Don’t give up. The hardest part about any exercise program is not the workout itself but getting to the gym or out the door for a hike or jog, and the hardest time to do that is right after the first excitement of the program has gone away, when the habit hasn’t become ingrained and the results of your efforts aren’t apparent to everyone else yet. It gets easier from here. The trick is to get from that original well-intentioned pledge to a lifelong exercise routine.

A recent Associated Press story offers technique and, perhaps, hope. It reported on a program at the Dartmouth-Hitchcock Medical Center in Lebanon, N.H., in which doctors didn’t simply urge their patients to get more exercise, they prescribed specific exercises, describing to patients which trails they should hike and supplying trail maps. The story reports enthusiastic support from patients and doctors needing only a couple of extra minutes per visit to provide the information. Doctors who are specialists in obesity have been using this type of support for years, but it is reportedly new to general practitioners.

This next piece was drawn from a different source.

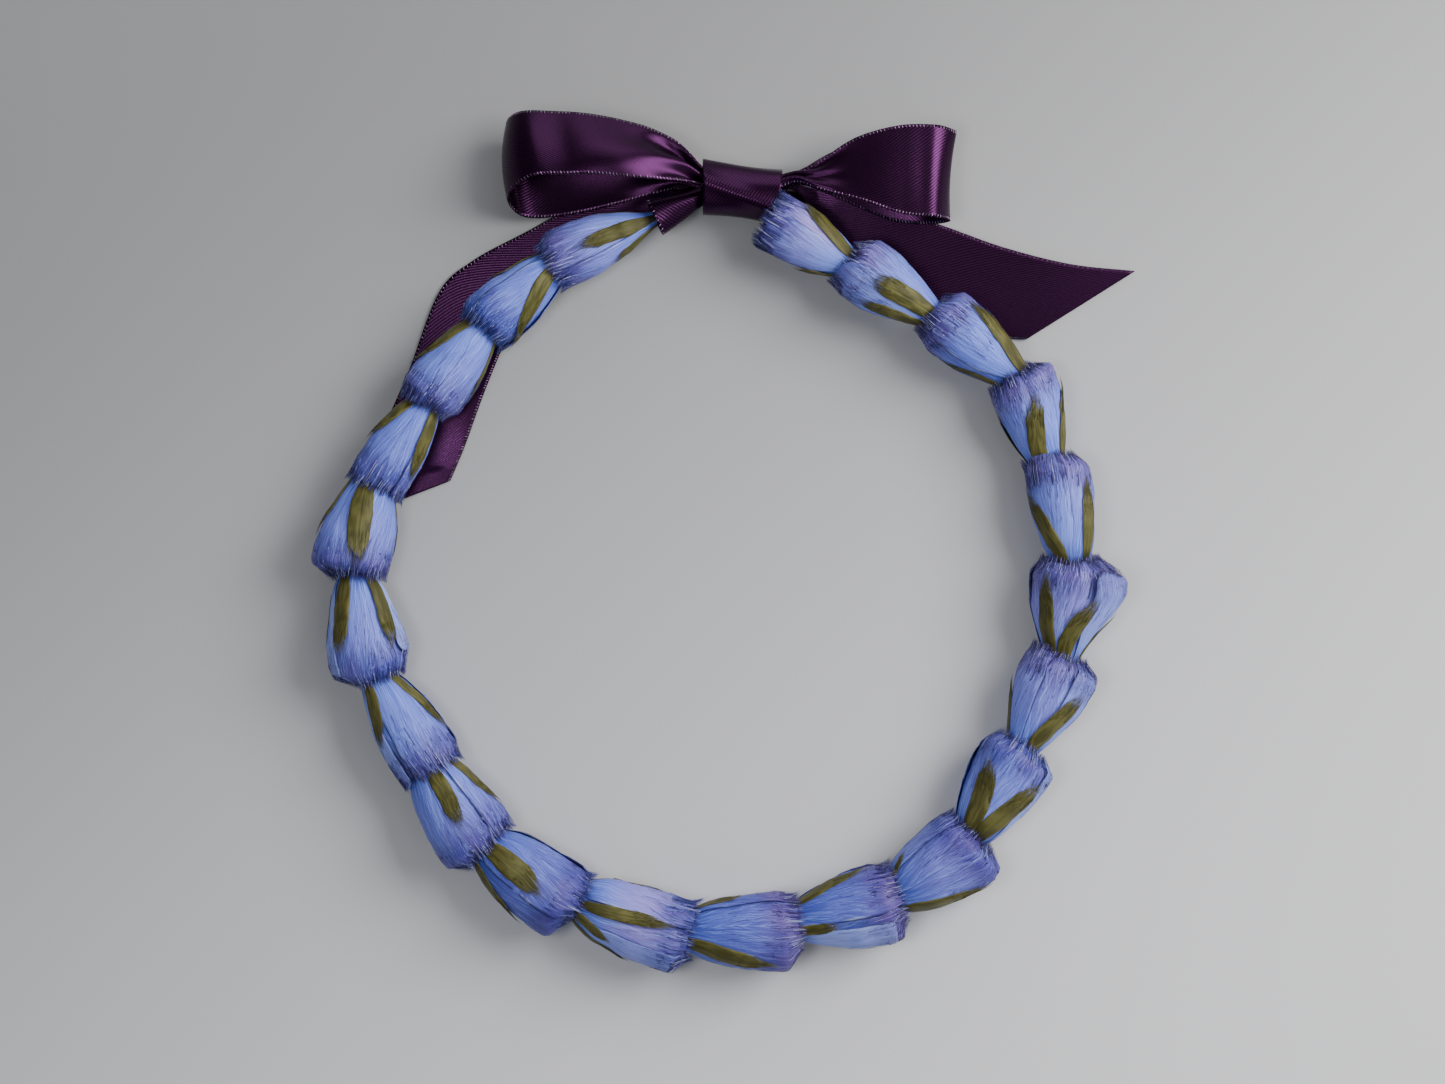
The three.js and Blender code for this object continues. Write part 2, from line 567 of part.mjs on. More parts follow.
function knot() {
  const axis = KNOT_RIGHT.clone().sub(KNOT_LEFT);
  const ellipse = (kind, inset) =>
    new kind().absellipse(0, 0, KNOT_HALF_Y - inset, KNOT_HALF_Z - inset, 0, 2 * Math.PI);
  const wall = ellipse(THREE.Shape, 0);
  wall.holes.push(ellipse(THREE.Path, RIBBON_THICKNESS));
  const spare = 2;
  const sleeve = new THREE.ExtrudeGeometry(wall, {
    depth: axis.length() + spare, steps: 1, bevelEnabled: false, curveSegments: 9,
  });
  sleeve.translate(0, 0, -spare).rotateX(Math.PI / 2).rotateZ(Math.PI / 2 + Math.atan2(axis.y, axis.x));
  sleeve.translate(KNOT_LEFT.x, KNOT_LEFT.y, KNOT_LEFT.z);
  const last = places[places.length - 1];
  const stop = last.rim.clone().addScaledVector(last.along, KNOT_CLEARANCE);
  const left = new THREE.Vector3(-1, 0, 0);
  return solidOf(sleeve)
    .subtract(blockBeyond(KNOT_LEFT, left))
    .subtract(blockBeyond(stop, last.along.clone().negate()));
}

// The band: a turn of ribbon that binds the first blossom's base, narrowed towards the knot.
function band() {
  const first = places[0];
  const wide = first.start.clone().addScaledVector(first.along, first.hidden - 1.4);
  const narrow = new THREE.Vector3(-4.2, 85.2, 8.5);
  const axis = wide.clone().sub(narrow);
  const wall = [[1.4, 0], [2.1, 0], [4.9, axis.length()], [4.15, axis.length()], [1.4, 0]];
  const cone = new THREE.LatheGeometry(wall.map(([r, y]) => new THREE.Vector2(r, y)), 14);
  const turn = new THREE.Quaternion().setFromUnitVectors(new THREE.Vector3(0, 1, 0), axis.normalize());
  cone.applyQuaternion(turn);
  return solidOf(cone.translate(narrow.x, narrow.y, narrow.z));
}

// A mesh in its group: the solid is worked out in the lei's own frame and moved into the group's.
function meshIn(group, name, solid, finish) {
  const m = solid.getMesh();
  const geometry = new THREE.BufferGeometry();
  geometry.setAttribute("position", new THREE.BufferAttribute(Float32Array.from(m.vertProperties), 3));
  geometry.setIndex(new THREE.BufferAttribute(m.triVerts, 1));
  group.updateMatrixWorld();
  geometry.applyMatrix4(group.matrixWorld.clone().invert());
  geometry.computeVertexNormals();
  const mesh = new THREE.Mesh(geometry, new THREE.MeshStandardMaterial(finish));
  mesh.name = name;
  group.add(mesh);
}

const BLUE_FEATHER = { color: 0x6f82c8, roughness: 0.55, metalness: 0 };
const GREEN_FEATHER = { color: 0x55531f, roughness: 0.6, metalness: 0 };
const SATIN = { color: 0x35103a, roughness: 0.35, metalness: 0.3 };
const THREAD = { color: 0x4a4432, roughness: 0.85, metalness: 0 };

const lei = new THREE.Group();
lei.name = "feather_lei";

places.forEach((place, i) => {
  const number = String(i + 1).padStart(2, "0");
  const floor = new THREE.Vector3(0, 0, OVER_TAILS.includes(i + 1) ? TAIL_CLEARANCE : 0);
  const under = blockBeyond(floor, UP.clone().negate());
  const group = new THREE.Group();
  group.position.copy(place.start);
  const axes = new THREE.Matrix4().makeBasis(place.up, place.out, place.along);
  group.quaternion.setFromRotationMatrix(axes);
  lei.add(group);
  meshIn(group, "blossom_" + number, blossom(i).subtract(under), BLUE_FEATHER);
  meshIn(group, "sepals_" + number, sepals(i).subtract(under), GREEN_FEATHER);
});

meshIn(lei, "core_cord", cord(), THREAD);

const bow = new THREE.Group();
bow.position.copy(KNOT_LEFT).lerp(KNOT_RIGHT, 0.5);
lei.add(bow);
meshIn(bow, "bow_knot", knot(), SATIN);
meshIn(bow, "bow_band", band(), SATIN);
meshIn(bow, "bow_loop_left", ribbon(LOOP_LEFT, 0.5, 2), SATIN);
meshIn(bow, "bow_loop_right", ribbon(LOOP_RIGHT, 0.5, 2), SATIN);
meshIn(bow, "bow_tail_left", ribbon(TAIL_LEFT, 0, 2), SATIN);
meshIn(bow, "bow_tail_right", tailRight(), SATIN);

export default lei;
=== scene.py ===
"""A feather lei: blue feather blossoms with green feathers on a cord, tied with a satin ribbon bow."""

import math

import bpy
import numpy as np
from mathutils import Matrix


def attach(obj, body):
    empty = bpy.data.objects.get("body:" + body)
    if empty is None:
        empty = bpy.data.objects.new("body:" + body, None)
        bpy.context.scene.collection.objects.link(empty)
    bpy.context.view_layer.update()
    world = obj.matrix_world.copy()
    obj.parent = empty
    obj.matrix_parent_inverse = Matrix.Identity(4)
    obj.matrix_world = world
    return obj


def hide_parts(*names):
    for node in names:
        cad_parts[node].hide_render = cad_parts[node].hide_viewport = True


bl_info = {
    "name": "Feather lei",
    "version": (1, 0, 0),
    "blender": (4, 5, 0),
    "location": "3D View > Sidebar > Lei",
    "description": "Blue feather blossoms with green feathers on a cord, tied with a satin ribbon bow",
    "category": "Add Mesh",
}

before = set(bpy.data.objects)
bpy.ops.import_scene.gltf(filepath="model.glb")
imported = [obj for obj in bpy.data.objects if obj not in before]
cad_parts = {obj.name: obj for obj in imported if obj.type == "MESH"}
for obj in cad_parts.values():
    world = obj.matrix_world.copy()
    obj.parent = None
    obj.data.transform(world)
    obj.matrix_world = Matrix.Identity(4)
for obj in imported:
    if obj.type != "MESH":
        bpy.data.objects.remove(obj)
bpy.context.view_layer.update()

MM = 0.001
SEED = 11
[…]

Dr. JoAnn Manson, chief of preventive medicine at Brigham and Women’s Hospital in Boston and a co-author of a report urging doctors to counsel patients on exercise and weight control, told the AP, “If a prescription for medication could reduce the risk of heart disease, stroke, Type 2 diabetes and osteoporosis by 40 percent, everyone would be clamoring for it. Well, a prescription for brisk walking has the potential to do just that.”

Is there a lesson in this for those of us who don’t have a doctor at hand writing exercise prescriptions? How about self-medicating – writing out not just when the next trip to the gym or hiking trails is scheduled but what specifically will get done, which exercise machines or which trail, at what time of day and for how long? It might add motivation and it certainly couldn’t hurt.